▶ [Task statement] Find each line with "Blender" and copy it.

▶ [Records provided]

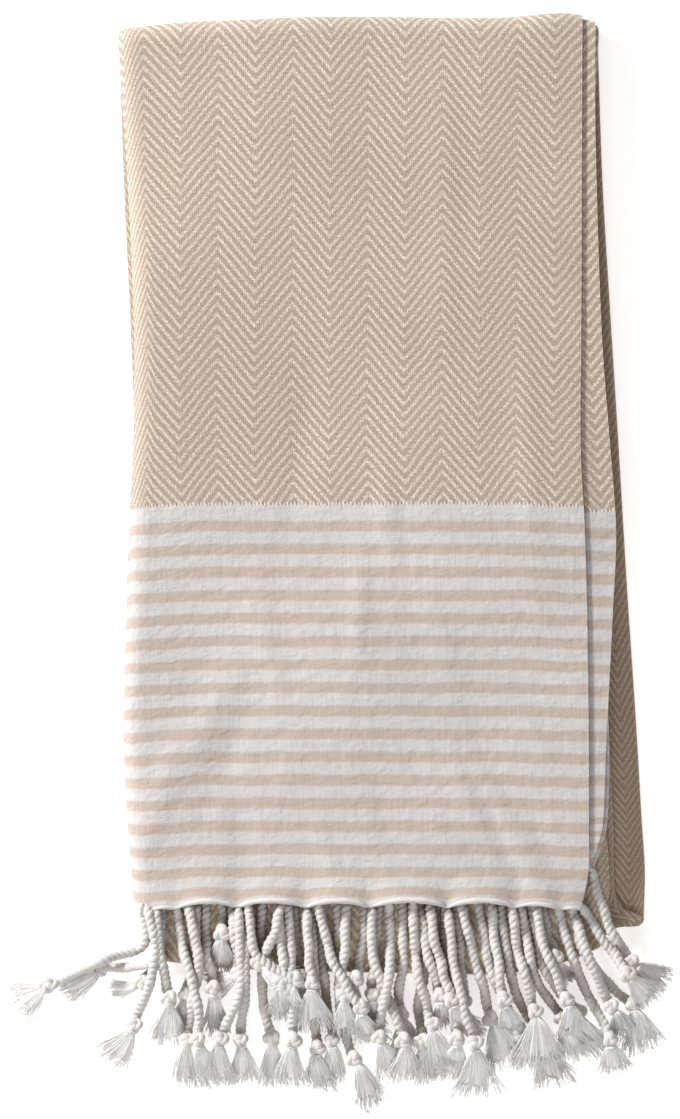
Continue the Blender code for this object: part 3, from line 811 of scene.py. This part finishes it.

...

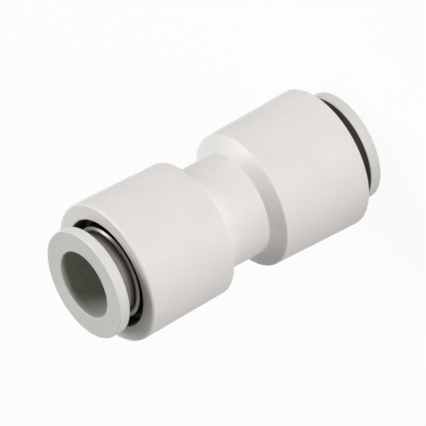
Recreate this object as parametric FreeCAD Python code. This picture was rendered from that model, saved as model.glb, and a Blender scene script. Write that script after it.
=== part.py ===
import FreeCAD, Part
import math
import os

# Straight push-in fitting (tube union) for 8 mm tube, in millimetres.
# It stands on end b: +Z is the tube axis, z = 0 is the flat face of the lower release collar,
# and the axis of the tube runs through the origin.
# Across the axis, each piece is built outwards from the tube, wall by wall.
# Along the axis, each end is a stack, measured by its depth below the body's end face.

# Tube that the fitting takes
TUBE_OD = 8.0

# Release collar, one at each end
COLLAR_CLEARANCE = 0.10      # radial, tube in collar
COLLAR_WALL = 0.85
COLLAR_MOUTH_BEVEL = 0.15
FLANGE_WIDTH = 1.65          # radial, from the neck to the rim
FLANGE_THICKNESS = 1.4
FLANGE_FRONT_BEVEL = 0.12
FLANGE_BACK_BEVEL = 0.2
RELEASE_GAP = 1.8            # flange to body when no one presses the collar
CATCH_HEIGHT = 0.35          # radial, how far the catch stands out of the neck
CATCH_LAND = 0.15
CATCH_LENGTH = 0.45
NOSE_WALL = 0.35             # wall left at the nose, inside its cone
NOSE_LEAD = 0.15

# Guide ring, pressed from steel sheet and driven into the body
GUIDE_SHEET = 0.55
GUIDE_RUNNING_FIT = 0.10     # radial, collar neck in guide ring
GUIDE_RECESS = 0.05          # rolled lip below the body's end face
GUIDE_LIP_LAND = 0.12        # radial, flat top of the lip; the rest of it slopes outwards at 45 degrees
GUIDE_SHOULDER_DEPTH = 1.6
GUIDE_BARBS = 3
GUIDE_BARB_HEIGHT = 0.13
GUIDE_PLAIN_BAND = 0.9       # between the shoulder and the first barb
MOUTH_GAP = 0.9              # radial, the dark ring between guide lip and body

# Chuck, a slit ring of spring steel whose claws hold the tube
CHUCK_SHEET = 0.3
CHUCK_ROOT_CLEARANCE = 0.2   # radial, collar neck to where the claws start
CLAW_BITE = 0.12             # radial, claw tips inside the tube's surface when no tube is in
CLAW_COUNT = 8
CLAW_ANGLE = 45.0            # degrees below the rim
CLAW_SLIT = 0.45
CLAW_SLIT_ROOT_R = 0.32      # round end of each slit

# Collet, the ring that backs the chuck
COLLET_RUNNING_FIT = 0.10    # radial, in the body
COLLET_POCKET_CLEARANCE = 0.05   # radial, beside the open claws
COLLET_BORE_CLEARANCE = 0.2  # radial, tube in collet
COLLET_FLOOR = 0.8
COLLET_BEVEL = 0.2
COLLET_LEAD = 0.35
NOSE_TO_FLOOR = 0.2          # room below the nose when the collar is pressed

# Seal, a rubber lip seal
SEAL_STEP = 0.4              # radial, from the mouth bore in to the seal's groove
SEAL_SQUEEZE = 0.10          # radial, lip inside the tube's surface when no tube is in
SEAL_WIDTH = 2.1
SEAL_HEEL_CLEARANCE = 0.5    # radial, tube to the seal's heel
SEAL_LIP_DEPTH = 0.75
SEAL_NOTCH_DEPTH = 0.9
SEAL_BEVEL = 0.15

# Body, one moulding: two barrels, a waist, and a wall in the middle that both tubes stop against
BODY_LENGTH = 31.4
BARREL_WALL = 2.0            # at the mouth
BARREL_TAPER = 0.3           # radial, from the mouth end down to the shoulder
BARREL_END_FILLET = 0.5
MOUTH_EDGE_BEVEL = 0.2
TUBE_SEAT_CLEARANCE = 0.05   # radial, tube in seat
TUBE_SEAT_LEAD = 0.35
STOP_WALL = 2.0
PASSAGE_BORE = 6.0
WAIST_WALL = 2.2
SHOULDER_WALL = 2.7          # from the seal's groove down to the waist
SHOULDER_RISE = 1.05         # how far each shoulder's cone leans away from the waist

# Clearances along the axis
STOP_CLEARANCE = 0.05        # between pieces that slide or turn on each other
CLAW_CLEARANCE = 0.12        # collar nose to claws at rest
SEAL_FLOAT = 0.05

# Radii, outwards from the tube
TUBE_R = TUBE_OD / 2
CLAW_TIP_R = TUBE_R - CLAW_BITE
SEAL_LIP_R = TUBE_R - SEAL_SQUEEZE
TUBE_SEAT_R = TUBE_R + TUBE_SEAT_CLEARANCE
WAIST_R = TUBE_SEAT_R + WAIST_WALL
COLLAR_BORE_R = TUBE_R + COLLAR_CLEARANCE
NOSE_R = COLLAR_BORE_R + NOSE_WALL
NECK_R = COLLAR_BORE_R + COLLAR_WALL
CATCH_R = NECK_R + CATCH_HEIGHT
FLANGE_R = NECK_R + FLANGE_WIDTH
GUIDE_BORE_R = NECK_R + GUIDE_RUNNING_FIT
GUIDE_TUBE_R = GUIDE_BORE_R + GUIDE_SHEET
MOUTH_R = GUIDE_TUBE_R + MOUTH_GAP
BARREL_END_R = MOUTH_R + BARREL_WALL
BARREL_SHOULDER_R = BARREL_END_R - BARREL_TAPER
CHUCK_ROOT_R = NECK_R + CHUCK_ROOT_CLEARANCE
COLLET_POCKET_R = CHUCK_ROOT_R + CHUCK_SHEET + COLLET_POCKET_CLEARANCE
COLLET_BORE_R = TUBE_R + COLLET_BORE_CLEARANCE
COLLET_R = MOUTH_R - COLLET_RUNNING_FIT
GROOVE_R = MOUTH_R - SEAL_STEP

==

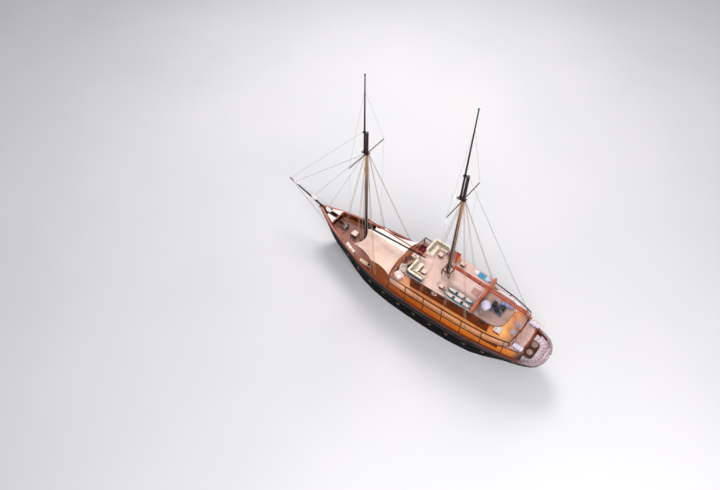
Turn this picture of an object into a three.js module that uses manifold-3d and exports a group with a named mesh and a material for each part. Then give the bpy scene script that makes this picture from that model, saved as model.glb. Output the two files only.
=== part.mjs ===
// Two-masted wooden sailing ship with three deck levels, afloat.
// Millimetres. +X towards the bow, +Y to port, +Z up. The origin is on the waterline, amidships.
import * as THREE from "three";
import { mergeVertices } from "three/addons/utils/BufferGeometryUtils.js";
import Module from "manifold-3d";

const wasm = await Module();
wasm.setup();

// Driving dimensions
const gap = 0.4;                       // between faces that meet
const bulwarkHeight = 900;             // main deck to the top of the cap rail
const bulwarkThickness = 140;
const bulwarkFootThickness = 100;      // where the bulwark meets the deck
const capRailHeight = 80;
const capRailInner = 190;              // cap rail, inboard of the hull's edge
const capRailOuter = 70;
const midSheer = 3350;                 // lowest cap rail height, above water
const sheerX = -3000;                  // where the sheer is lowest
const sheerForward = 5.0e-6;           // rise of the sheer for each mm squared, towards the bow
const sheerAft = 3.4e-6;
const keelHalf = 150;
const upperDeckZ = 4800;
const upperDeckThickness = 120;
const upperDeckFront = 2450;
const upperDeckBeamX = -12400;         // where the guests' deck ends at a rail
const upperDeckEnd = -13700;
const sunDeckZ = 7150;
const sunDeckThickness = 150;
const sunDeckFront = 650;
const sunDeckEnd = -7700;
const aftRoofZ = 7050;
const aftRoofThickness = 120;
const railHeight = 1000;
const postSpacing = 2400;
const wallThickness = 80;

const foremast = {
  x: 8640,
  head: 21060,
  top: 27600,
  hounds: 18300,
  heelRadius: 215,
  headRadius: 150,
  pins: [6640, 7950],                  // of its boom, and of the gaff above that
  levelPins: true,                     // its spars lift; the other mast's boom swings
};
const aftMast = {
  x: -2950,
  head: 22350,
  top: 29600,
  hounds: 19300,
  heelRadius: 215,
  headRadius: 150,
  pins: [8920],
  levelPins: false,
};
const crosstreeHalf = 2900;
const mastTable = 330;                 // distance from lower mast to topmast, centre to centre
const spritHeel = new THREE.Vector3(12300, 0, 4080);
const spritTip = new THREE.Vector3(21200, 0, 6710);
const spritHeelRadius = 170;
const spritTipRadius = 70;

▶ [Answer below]
Continue the Blender code for this object: part 3, from line 811 of scene.py. This part finishes it.
Recreate this object as parametric FreeCAD Python code. This picture was rendered from that model, saved as model.glb, and a Blender scene script. Write that script after it.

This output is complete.